STORED DATA:
+ + + + + + +

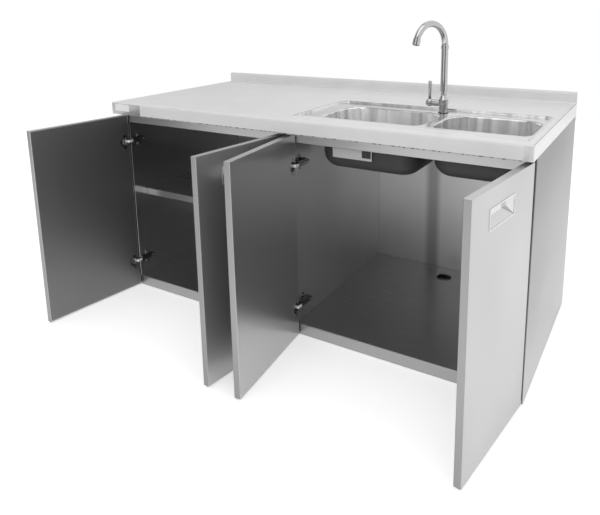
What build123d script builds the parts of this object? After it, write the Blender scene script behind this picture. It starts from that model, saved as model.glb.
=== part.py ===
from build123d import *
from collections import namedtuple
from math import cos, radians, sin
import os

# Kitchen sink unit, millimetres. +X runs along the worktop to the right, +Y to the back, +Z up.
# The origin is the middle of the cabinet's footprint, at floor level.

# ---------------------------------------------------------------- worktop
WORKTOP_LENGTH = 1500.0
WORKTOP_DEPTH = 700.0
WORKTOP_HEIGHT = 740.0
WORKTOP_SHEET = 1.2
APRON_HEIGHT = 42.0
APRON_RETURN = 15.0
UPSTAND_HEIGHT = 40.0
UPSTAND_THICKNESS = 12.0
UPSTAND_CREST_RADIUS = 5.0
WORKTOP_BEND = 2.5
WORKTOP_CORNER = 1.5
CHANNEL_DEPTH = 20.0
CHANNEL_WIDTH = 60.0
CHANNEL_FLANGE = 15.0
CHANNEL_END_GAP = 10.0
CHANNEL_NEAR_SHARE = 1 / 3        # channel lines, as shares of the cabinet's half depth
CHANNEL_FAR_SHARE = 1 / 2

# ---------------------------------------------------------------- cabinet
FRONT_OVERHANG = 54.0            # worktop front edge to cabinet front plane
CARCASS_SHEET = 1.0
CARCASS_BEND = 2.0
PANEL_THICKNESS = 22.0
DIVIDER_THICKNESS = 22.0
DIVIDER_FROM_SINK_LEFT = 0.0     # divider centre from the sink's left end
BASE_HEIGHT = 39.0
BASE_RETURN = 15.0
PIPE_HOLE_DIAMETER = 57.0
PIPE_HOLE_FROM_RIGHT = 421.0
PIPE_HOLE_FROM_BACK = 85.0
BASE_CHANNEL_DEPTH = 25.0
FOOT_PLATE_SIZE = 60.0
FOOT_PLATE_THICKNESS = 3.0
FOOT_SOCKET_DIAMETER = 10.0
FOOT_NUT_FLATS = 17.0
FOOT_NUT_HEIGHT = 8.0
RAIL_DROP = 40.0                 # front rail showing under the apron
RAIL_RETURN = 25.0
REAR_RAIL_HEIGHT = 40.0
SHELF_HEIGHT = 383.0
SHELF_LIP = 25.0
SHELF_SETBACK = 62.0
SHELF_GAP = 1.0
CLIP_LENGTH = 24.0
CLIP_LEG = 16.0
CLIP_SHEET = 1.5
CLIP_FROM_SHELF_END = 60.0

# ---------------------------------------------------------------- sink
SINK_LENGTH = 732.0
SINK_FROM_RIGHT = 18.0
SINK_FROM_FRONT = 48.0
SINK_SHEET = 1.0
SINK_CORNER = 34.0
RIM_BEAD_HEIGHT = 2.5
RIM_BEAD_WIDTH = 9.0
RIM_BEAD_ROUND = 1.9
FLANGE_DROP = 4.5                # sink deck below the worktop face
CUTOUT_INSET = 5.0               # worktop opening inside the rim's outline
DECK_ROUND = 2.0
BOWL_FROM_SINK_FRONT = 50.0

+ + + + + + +

Print exactly, and only, the lines beginning at the top of the listing and ending at the line with "CHANNEL_FAR_SHARE = 1 / 2".

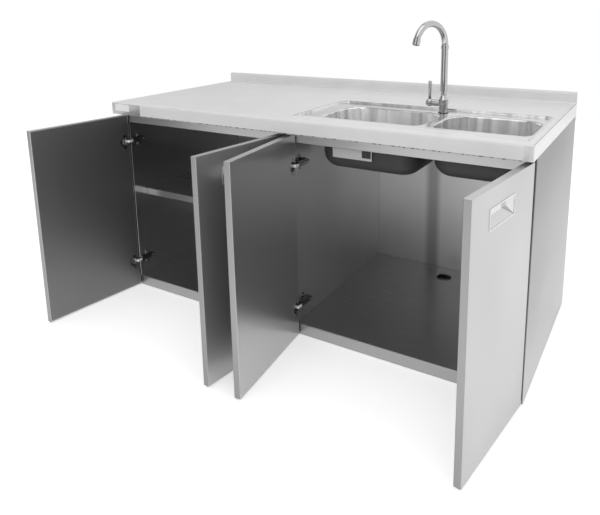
What build123d script builds the parts of this object? After it, write the Blender scene script behind this picture. It starts from that model, saved as model.glb.
=== part.py ===
from build123d import *
from collections import namedtuple
from math import cos, radians, sin
import os

# Kitchen sink unit, millimetres. +X runs along the worktop to the right, +Y to the back, +Z up.
# The origin is the middle of the cabinet's footprint, at floor level.

# ---------------------------------------------------------------- worktop
WORKTOP_LENGTH = 1500.0
WORKTOP_DEPTH = 700.0
WORKTOP_HEIGHT = 740.0
WORKTOP_SHEET = 1.2
APRON_HEIGHT = 42.0
APRON_RETURN = 15.0
UPSTAND_HEIGHT = 40.0
UPSTAND_THICKNESS = 12.0
UPSTAND_CREST_RADIUS = 5.0
WORKTOP_BEND = 2.5
WORKTOP_CORNER = 1.5
CHANNEL_DEPTH = 20.0
CHANNEL_WIDTH = 60.0
CHANNEL_FLANGE = 15.0
CHANNEL_END_GAP = 10.0
CHANNEL_NEAR_SHARE = 1 / 3        # channel lines, as shares of the cabinet's half depth
CHANNEL_FAR_SHARE = 1 / 2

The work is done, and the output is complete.